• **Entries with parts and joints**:
------------------------

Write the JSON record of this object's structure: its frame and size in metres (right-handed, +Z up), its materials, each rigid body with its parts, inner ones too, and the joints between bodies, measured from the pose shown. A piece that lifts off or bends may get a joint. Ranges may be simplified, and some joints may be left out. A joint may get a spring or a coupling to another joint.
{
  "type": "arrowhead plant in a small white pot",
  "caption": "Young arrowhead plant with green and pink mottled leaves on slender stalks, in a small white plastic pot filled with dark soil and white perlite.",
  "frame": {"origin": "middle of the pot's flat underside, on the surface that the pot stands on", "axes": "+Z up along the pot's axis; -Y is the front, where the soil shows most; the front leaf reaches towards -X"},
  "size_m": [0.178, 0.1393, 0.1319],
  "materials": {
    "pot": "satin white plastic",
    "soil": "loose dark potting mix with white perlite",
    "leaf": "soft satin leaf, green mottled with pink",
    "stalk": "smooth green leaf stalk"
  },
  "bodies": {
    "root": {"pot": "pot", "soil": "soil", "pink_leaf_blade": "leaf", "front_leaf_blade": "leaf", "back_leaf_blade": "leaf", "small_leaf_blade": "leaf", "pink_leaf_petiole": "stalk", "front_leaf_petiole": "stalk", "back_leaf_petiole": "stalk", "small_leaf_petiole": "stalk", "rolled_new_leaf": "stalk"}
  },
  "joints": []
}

------------------------

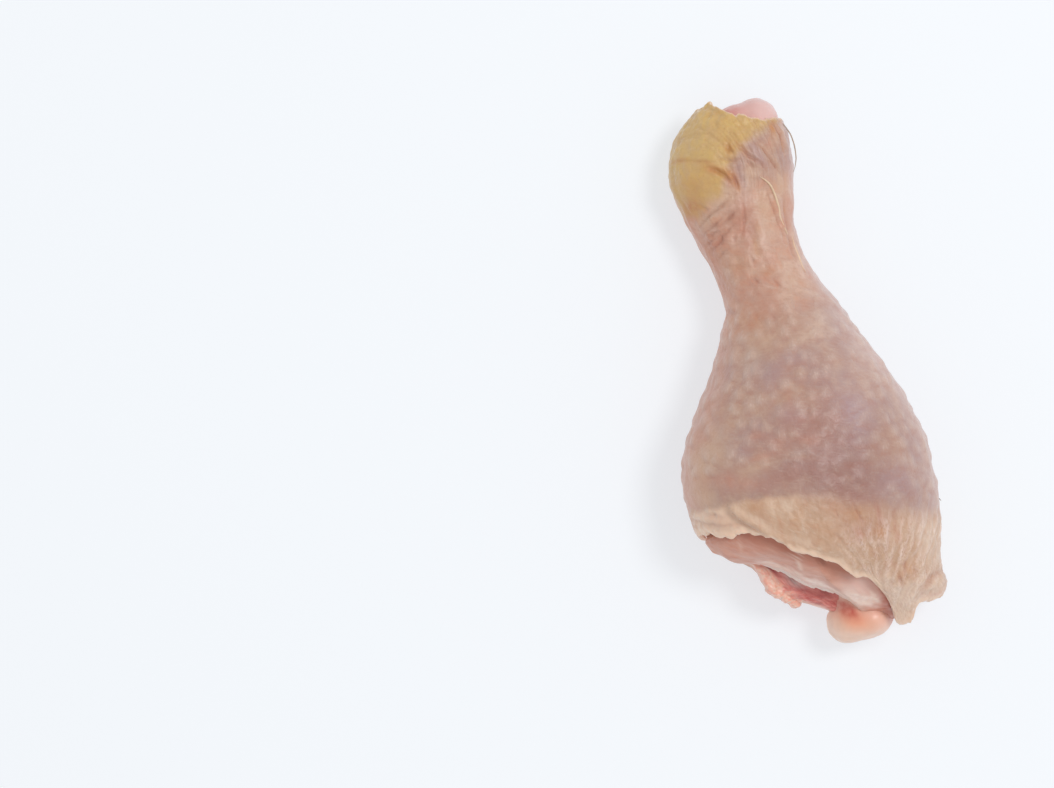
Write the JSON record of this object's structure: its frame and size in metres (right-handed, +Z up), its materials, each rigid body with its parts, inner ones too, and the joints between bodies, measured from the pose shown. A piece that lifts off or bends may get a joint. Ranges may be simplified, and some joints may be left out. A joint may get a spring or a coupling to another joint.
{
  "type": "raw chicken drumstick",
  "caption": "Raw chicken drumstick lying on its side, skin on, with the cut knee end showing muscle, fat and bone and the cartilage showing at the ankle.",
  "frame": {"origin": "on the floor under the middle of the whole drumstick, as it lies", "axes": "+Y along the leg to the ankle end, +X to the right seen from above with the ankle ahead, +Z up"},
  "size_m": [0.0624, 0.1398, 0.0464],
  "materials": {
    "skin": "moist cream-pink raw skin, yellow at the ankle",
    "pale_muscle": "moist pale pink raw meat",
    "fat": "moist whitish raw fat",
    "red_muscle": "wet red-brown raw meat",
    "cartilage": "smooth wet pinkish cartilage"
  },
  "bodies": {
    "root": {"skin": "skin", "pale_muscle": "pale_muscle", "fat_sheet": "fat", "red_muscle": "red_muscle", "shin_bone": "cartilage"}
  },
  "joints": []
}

------------------------

• **Your goal**:
Pull out each line holding the string "frame".

• **Correct response**:
Write the JSON record of this object's structure: its frame and size in metres (right-handed, +Z up), its materials, each rigid body with its parts, inner ones too, and the joints between bodies, measured from the pose shown. A piece that lifts off or bends may get a joint. Ranges may be simplified, and some joints may be left out. A joint may get a spring or a coupling to another joint.
  "frame": {"origin": "middle of the pot's flat underside, on the surface that the pot stands on", "axes": "+Z up along the pot's axis; -Y is the front, where the soil shows most; the front leaf reaches towards -X"},
Write the JSON record of this object's structure: its frame and size in metres (right-handed, +Z up), its materials, each rigid body with its parts, inner ones too, and the joints between bodies, measured from the pose shown. A piece that lifts off or bends may get a joint. Ranges may be simplified, and some joints may be left out. A joint may get a spring or a coupling to another joint.
  "frame": {"origin": "on the floor under the middle of the whole drumstick, as it lies", "axes": "+Y along the leg to the ankle end, +X to the right seen from above with the ankle ahead, +Z up"},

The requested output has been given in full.